English-based trailer and motorhome retailer Discover Leisure expects losses before tax to narrow for the 12 months ended Aug. 31, but conceded it is pursuing financing options as its business comes under increasing pressure.
According to a report by Sharecast, the group said it witnessed the usual seasonal uplift in trade in the second half and trading for the last 12 months was in line with the expectations at the half-year stage.
“However, profits in the second half of the year have not been sufficient to offset the previous winter losses and therefore the finances of the business have come under increasing pressure,” it said in a company statement.
Loss before tax is anticipated to come in at $1.5 million compared to $1.8 million in 2010. It predicts turnover for the period to slip to $49.8 million from $52.3 million previously.

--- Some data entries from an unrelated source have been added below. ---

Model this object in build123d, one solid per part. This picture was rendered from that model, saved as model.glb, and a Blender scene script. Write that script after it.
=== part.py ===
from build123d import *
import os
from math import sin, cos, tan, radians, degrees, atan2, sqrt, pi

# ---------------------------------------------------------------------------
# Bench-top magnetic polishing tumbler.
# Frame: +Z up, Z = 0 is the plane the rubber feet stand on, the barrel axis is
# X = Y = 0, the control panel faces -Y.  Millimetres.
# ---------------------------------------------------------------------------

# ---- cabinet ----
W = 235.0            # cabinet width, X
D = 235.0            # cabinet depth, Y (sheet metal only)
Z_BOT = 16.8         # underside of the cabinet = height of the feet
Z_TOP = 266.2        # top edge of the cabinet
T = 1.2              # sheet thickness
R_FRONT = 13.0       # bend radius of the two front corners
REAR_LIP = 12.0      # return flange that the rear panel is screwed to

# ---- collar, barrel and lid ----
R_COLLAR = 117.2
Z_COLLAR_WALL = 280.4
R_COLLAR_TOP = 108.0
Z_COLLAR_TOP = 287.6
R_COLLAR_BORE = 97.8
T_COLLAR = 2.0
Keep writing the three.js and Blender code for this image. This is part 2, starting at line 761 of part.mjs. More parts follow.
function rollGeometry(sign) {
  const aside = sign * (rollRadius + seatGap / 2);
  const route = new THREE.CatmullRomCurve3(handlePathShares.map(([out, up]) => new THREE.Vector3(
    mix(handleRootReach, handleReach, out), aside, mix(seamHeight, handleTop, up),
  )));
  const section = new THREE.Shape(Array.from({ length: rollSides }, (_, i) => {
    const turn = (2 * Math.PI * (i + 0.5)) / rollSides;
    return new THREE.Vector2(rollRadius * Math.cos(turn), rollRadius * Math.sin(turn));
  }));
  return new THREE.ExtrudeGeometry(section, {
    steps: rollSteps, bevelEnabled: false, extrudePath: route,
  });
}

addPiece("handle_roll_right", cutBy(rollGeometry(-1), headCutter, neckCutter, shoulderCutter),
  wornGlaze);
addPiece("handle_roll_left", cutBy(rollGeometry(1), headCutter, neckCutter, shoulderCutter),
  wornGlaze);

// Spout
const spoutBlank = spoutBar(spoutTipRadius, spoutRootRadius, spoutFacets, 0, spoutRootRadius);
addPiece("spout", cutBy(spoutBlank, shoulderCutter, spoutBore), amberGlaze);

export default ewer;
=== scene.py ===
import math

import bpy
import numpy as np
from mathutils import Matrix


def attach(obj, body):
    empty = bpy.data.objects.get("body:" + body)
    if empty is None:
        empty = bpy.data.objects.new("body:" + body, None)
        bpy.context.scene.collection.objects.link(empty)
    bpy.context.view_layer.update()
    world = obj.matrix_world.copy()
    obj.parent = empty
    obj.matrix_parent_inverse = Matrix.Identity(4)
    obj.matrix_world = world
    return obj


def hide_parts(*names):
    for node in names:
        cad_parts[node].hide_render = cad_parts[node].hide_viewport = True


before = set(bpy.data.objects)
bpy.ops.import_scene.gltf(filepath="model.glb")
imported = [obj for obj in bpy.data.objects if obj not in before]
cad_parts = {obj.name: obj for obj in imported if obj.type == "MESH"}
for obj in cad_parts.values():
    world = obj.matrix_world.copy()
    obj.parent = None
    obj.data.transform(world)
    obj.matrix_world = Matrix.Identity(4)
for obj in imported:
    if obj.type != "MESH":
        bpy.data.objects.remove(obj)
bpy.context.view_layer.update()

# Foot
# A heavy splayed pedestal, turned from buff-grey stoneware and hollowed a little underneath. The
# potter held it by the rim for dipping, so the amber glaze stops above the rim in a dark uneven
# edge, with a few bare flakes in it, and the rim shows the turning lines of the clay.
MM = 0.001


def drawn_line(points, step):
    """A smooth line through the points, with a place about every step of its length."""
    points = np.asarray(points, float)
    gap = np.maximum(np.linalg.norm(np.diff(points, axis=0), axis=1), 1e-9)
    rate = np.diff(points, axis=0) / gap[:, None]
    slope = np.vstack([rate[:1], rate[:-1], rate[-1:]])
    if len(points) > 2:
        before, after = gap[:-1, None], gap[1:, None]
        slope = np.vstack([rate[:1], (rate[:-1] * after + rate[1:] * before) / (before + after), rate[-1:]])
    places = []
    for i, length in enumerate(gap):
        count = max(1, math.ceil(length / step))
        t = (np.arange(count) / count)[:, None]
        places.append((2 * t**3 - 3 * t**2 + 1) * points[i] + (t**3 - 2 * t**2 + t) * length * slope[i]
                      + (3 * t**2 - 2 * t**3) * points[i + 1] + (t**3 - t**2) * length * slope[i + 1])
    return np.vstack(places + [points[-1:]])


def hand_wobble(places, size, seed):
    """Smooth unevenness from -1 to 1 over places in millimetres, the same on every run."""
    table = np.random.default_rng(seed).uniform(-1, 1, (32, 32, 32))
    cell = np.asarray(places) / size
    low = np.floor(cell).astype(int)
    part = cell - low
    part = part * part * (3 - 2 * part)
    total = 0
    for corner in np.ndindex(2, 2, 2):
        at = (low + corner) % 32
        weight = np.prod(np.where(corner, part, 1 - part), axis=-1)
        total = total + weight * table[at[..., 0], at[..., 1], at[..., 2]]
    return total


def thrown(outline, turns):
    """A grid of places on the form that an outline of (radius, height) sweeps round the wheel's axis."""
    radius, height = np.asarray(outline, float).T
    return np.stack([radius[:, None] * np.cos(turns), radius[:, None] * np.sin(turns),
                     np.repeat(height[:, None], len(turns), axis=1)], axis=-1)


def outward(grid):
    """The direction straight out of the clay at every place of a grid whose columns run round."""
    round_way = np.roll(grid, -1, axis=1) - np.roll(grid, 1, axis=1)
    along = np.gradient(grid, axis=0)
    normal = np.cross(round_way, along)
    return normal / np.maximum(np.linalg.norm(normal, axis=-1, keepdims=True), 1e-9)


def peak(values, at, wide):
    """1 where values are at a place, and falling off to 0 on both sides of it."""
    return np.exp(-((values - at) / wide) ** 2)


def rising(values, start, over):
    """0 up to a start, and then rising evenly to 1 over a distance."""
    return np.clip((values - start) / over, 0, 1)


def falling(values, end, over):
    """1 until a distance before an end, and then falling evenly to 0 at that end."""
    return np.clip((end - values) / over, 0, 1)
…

“With low season conditions already in place and the expectations of a continued difficult trading environment, the group will come under further significant pressure this autumn and into the winter,” it added.
Discover Leisure said it has continued to benefit from its existing lending facilities, but it recognizes that it needs to secure additional finance. It is actively involved in pursuing a number of opportunities to secure the ongoing trade of the business.
Discover Leisure, which underwent a major restructuring in 2009 following the rapid decline in demand for leisure vehicles following the global financial crisis in 2008, now has five branches employing 250 people across the north of England.